There were times that I felt so frustrated over a thing I could not put a finger on. It will haunt me for a day or a week if I don’t go through self introspection. Feeling down and feeling frustrated is okay. It is through these times that I get to know myself better. It is a part of my journey in self discovery.

It was also very helpful to revisit some techniques in Intrapersonal Communication. It is important to listen to the inner stirrings of the mind and the heart. So one tip to all volunteers all over the world, take time to have a daily conversation with yourself, get in touch with your feelings so you will not end up as a walking bag of emotional mush.

Loving in a distance

Filipinos are known to have close family ties. Some still live with their families even if they are already married. There are several family compounds in villages where extended families live together. Leaving the family would be unimaginable to some because for them, loneliness and the longing might slowly kill them.

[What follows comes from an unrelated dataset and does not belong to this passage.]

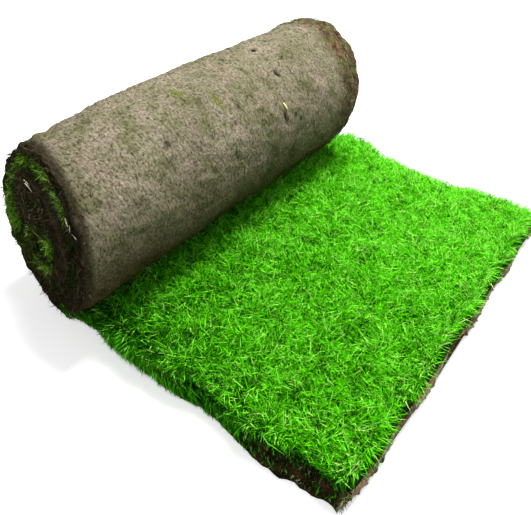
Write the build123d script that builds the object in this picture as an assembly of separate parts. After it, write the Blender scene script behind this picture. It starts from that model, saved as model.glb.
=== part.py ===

I do miss my family. I already missed a few family gatherings, but what I realised is that now that I am away, the more that I am able to talk deeply with my parents and my siblings. I was too busy at work before that every time I went I home, I just ate and went straight to bed. Now I get to ask them how their day went through a personal message in different social media handles.

As what Martin Heidegger pointed out, all distances in time and space are shrinking because of technology. Above all, I think we need to put Heidegger’s point into reflection. We need to realise that all distances brings no nearness, for nearness does not consist in a small amount of distance. I may be away from Davao City, but I know in my heart, I am home.